The government to take immediate action to simplify rail fares across the North “by streamlining the system of regulated fares”.

Major road improvements, including the expansion of the M62 between Leeds and Machester to four lanes; upgrade M6 to four lanes and improve the A1.

• Work will begin on improving connections between Manchester Airport and the surrounding cities to boost international links.

Sir Richard Leese, chair of the TfN partnership board and leader of Manchester City Council, said: “The cities of the North are individually strong, and increasingly have the tools to grow, but by working together they can be stronger than the sum of their parts. This new report sets out how that can be delivered through a long-term investment plan in rail, the important relationship between HS2 and regional rail services as well as roads, ports, and airports - covering both passengers and freight.”

In response to the report, Centre for Cities said that the plans are a positive step forward, “demonstrating the government’s understanding of the critical role that infrastructure – particularly if integrated with housing, employment and skills policies – could play in improving the economic performance of the North of England”.

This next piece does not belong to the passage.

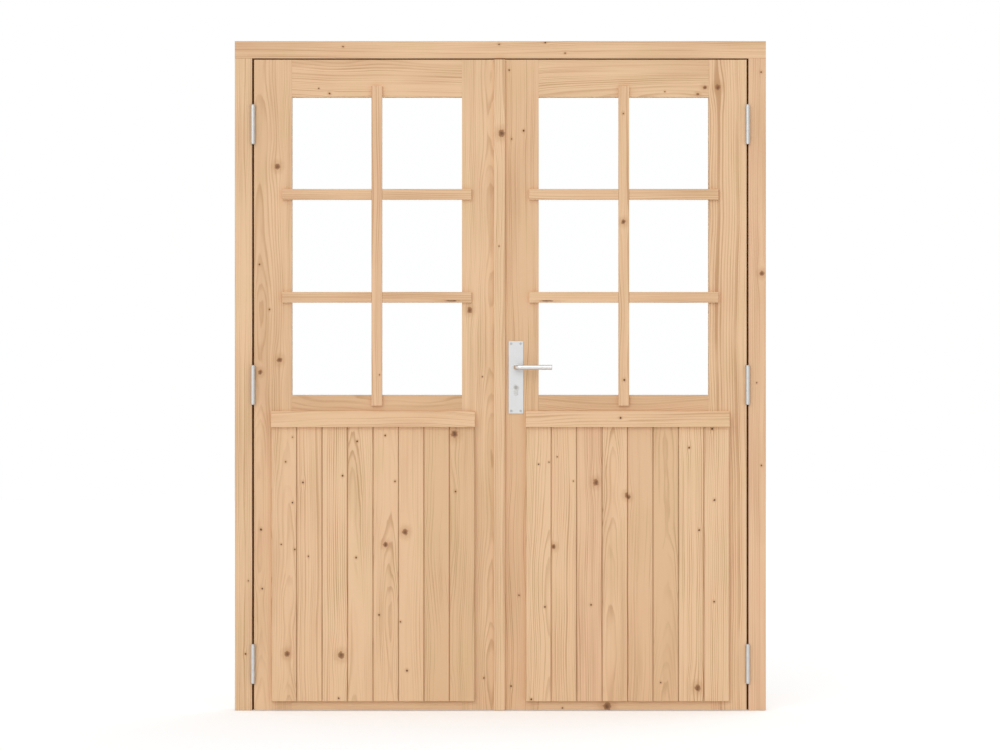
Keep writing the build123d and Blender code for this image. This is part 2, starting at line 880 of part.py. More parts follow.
# Profile cylinder: two barrels on a web, joined by a bridge under the cam
with BuildPart() as lock_cylinder:
    with BuildSketch(Plane.XZ):
        add(euro_profile(0))
    extrude(amount=cylinder_half_length, both=True)
    cam_clear = cylinder_height - cylinder_diameter / 2 - cylinder_bridge
    with Locations((lock_x, 0, cylinder_z - cam_clear)):
        Box(
            cylinder_diameter,
            cam_width + 2 * cam_gap,
            cylinder_height,
            align=(Align.CENTER, Align.CENTER, Align.MIN),
            mode=Mode.SUBTRACT,
        )
    with BuildSketch(Plane.XZ):
        with Locations((lock_x, cylinder_z)):
            Circle(plug_diameter / 2 + fit_clearance)
    extrude(amount=cylinder_half_length, both=True, mode=Mode.SUBTRACT)
save(lock_cylinder.part, "lock_cylinder")

with BuildPart() as cylinder_plug:
    with BuildSketch(Plane.XZ):
        with Locations((lock_x, cylinder_z)):
            Circle(plug_diameter / 2)
    extrude(amount=cylinder_half_length, both=True)
    with BuildSketch(Plane.XZ):
        with Locations((lock_x, cylinder_z)):
            Circle(cylinder_diameter / 2)
            Rectangle(cylinder_web - 2, cam_reach, align=(Align.CENTER, Align.MAX))
    extrude(amount=cam_width / 2, both=True)
    for side in (-1, 1):
        with Locations((lock_x, side * (cylinder_half_length - keyway_depth / 2), cylinder_z)):
            Box(keyway_width, keyway_depth, keyway_height, mode=Mode.SUBTRACT)
save(cylinder_plug.part, "cylinder_plug")

# Backplates and levers
with BuildPart() as handle_plates:
    with BuildSketch(Plane.XZ.offset(leaf_back)):
        with Locations((lock_x, plate_z)):
            RectangleRounded(plate_width, plate_height, plate_corner)
    extrude(amount=plate_thickness)
    fillet(handle_plates.faces().sort_by(Axis.Y)[0].outer_wire().edges(), plate_round)
    with BuildSketch(Plane.XZ.offset(leaf_back)):
        with Locations((lock_x, lever_height)):
            Circle(lever_diameter / 2 + fit_clearance)
        add(euro_profile(cylinder_clearance))
    extrude(amount=plate_thickness, mode=Mode.SUBTRACT)
    countersinks(plate_screws[: len(plate_screws) // 2], plate_thickness)
    mirror(about=Plane.XZ)
save(handle_plates.part, "handle_plates")

lever_y = leaf_back + plate_thickness + lever_stand_off


def lever_bar(side):
    """A round-bar lever on the face towards this side of Y, bent once towards the hinges."""
    with BuildLine() as path:
        FilletPolyline(
            (lock_x, side * leaf_back, lever_height),
            (lock_x, side * lever_y, lever_height),
            (lock_x + lever_length, side * lever_y, lever_height),
            radius=lever_bend,
        )
    start = Plane(origin=(lock_x, side * leaf_back, lever_height), x_dir=(1, 0, 0), z_dir=(0, side, 0))
    with BuildSketch(start) as section:
        Circle(lever_diameter / 2)
    sweep(section.sketch, path=path.line)


with BuildPart() as front_lever:
    lever_bar(-1)
    chamfer(front_lever.faces().sort_by(Axis.X)[-1].edges(), lever_end_chamfer)
    with Locations((lock_x, -leaf_back - spindle_socket / 2, lever_height)):
        Box(
            spindle_size + 2 * fit_clearance,
            spindle_socket,
            spindle_size + 2 * fit_clearance,
            mode=Mode.SUBTRACT,
        )
save(front_lever.part, "front_lever")

with BuildPart() as back_lever:
    lever_bar(1)
    chamfer(back_lever.faces().sort_by(Axis.X)[-1].edges(), lever_end_chamfer)
    with Locations((lock_x, leaf_back, lever_height)):
        Box(
            spindle_size,
            leaf_thickness + spindle_socket - 1,
            spindle_size,
            align=(Align.CENTER, Align.MAX, Align.CENTER),
        )
save(back_lever.part, "back_lever")

# Slide bolts
with BuildPart() as slide_bolt_guides:
    for upward in (True, False):
        guides = slide_levels(upward)[1]
        reach = guide_height / 2 + slide_plate_margin
        with Locations((-slide_x, leaf_back, guides[0] - reach)):
            Box(
                slide_plate_width,
                slide_plate_thickness,
                guides[1] - guides[0] + 2 * reach,
                align=(Align.CENTER, Align.MIN, Align.MIN),
            )
        for z in guides:
            with BuildSketch(Plane.XY.offset(z - guide_height / 2)) as section:
                with Locations((-slide_x, leaf_back)):
                    Rectangle(
                        guide_width, slide_y - leaf_back + guide_width / 2, align=(Align.CENTER, Align.MIN)
                    )
                fillet(section.vertices().group_by(Axis.Y)[-1], guide_round)
                with Locations((-slide_x, slide_y)):
                    Circle(slide_rod_diameter / 2 + fit_clearance, mode=Mode.SUBTRACT)
            extrude(amount=guide_height)
    countersinks(slide_screws, slide_plate_thickness)
save(slide_bolt_guides.part, "slide_bolt_guides")

for name, upward in (("top_slide_bolt", True), ("bottom_slide_bolt", False)):
    rod_foot, guides = slide_levels(upward)
    clear = guide_height / 2 + knob_diameter / 2 + 1
    knob_z = guides[0] + clear if upward else guides[1] - clear
    with BuildPart() as rod:
        with BuildSketch(Plane.XY.offset(rod_foot)):
            with Locations((-slide_x, slide_y)):
                Circle(slide_rod_diameter / 2)
        extrude(amount=slide_rod_length)
        chamfer(rod.edges().filter_by(GeomType.CIRCLE), 1)
        with BuildSketch(Plane.XZ.offset(-slide_y)):
            with Locations((-slide_x, knob_z)):
                Circle(knob_diameter / 2)
        extrude(amount=-slide_rod_diameter / 2 - knob_length)
        chamfer(rod.faces().sort_by(Axis.Y)[-1].edges(), 1)
    save(rod.part, name)

# Screws
hinge_screw = wood_screw(hinge_screw_length)
fitting_screw = wood_screw(fitting_screw_length)
corner_screw = wood_screw(corner_screw_length)

with BuildPart() as frame_screws:
    with Locations(*jamb_hinge_screws):
        add(hinge_screw)
    with Locations(*corner_screws):
        add(corner_screw)
    mirror(about=Plane.YZ)
save(frame_screws.part, "frame_screws")

with BuildPart() as hinge_side_screws:
    with Locations(*leaf_hinge_screws):
        add(hinge_screw)

with BuildPart() as right_leaf_screws:
    add(hinge_side_screws.part)
    with Locations(*forend_screws, *plate_screws):
        add(fitting_screw)
save(right_leaf_screws.part, "right_leaf_screws")

with BuildPart() as left_leaf_screws:
    add(mirror(hinge_side_screws.part, about=Plane.YZ))
    with Locations(*strike_screws, *slide_screws):
        add(fitting_screw)
save(left_leaf_screws.part, "left_leaf_screws")
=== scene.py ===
import math

import bpy
from mathutils import Matrix, Vector


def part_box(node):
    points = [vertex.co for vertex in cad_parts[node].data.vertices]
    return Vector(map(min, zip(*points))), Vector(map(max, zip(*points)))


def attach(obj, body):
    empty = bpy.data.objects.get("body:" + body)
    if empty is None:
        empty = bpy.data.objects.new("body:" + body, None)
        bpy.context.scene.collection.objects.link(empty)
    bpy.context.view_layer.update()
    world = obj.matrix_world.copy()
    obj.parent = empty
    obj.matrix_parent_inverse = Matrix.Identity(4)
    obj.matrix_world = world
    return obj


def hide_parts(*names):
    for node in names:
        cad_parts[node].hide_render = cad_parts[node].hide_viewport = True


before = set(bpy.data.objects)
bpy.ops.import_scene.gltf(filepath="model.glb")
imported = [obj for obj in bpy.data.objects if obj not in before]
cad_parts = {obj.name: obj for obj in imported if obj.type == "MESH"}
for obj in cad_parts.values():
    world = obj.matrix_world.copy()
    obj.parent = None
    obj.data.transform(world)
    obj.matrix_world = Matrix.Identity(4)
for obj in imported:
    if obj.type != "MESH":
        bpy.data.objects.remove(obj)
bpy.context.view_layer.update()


# Frame
# Two jambs and a head of bare planed spruce, each sawn from its own log, with the stop worked in
# one piece on the back. The head lies across the tops of the jambs and is screwed down into them.

# How far the rebate for the leaves reaches from the door's middle and floor, and how deep it goes.
rebate_side = 0.7863
rebate_top = 2.0653
rebate_depth = 0.0455
frame_easing = 0.0006


def srgb(red, green, blue):
    """A colour as a picture editor gives it, from 0 to 255, as the linear colour a shader takes."""
    def linear(value):
        share = value / 255
        return share / 12.92 if share <= 0.04045 else ((share + 0.055) / 1.055) ** 2.4
    return (linear(red), linear(green), linear(blue), 1.0)


class Tree:
    """Adds nodes to a node tree, and sets or links their inputs by name or number."""

    def __init__(self, node_tree):
        self.nodes = node_tree.nodes
        self.links = node_tree.links

    def feed(self, node, inputs):
        """Links each input to the socket it is given, or sets it to a plain value."""
        for key, value in dict(inputs).items():
            if isinstance(value, bpy.types.NodeSocket):
                self.links.new(value, node.inputs[key])
            else:
                node.inputs[key].default_value = value

    def add(self, kind, inputs=(), out=0, **settings):
        """Adds a node and gives one of its outputs."""
        node = self.nodes.new(kind)
        for name, value in settings.items():
            setattr(node, name, value)
        self.feed(node, inputs)
        return node.outputs[out]

    def math(self, operation, a, b=0.0, c=0.0):
        return self.add("ShaderNodeMath", {0: a, 1: b, 2: c}, operation=operation)

    def vector_math(self, operation, a, b):
        return self.add("ShaderNodeVectorMath", {0: a, 1: b}, operation=operation)

    def scale(self, vector, factor):
        return self.add("ShaderNodeVectorMath", {0: vector, "Scale": factor}, operation="SCALE")

    def axes(self, vector):
        """The three parts of a vector, by the names X, Y and Z."""
        return self.add("ShaderNodeSeparateXYZ", {0: vector}).node.outputs

    def length(self, a, b):
        """The length of a flat vector with these two parts."""
        squares = self.math("ADD", self.math("MULTIPLY", a, a), self.math("MULTIPLY", b, b))
        return self.math("SQRT", squares)

    def noise(self, scale, detail, dimensions="3D", **places):
        inputs = {"Scale": scale, "Detail": detail, **places}
        return self.add("ShaderNodeTexNoise", inputs, noise_dimensions=dimensions)

    def vary(self, value, noise, amount):
        """Moves a value up and down with a noise from 0 to 1, by this amount in all."""
        return self.math("MULTIPLY_ADD", self.math("SUBTRACT", noise, 0.5), amount, value)

    def fade(self, value, start, end, low=0.0, high=1.0):
        """Goes smoothly from low to high as the value goes from start to end."""
        inputs = {"Value": value, "From Min": start, "From Max": end, "To Min": low, "To Max": high}
        return self.add("ShaderNodeMapRange", inputs, interpolation_type="SMOOTHSTEP")

    def mix(self, factor, a, b, blend="MIX"):
        """Goes from colour a to colour b as the factor goes from 0 to 1, and no further."""
        # The node has sockets for every kind of value, and those for colours have these numbers.
        return self.add("ShaderNodeMix", {0: factor, 6: a, 7: b}, out=2, data_type="RGBA", blend_type=blend)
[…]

“It is only through a truly integrated transport body, with oversight across multiple forms of transport, as well as ticketing and regulation, that the UK’s Northern cities will be able to benefit from the same kind of connectivity as offered by Transport for London, which has played a strong role in the economic prosperity of London and surrounding cities in recent years. Cities with robust and efficient transport connections are more attractive places to do business, and are better positioned to access and attract the skilled workers and investment required for growth.”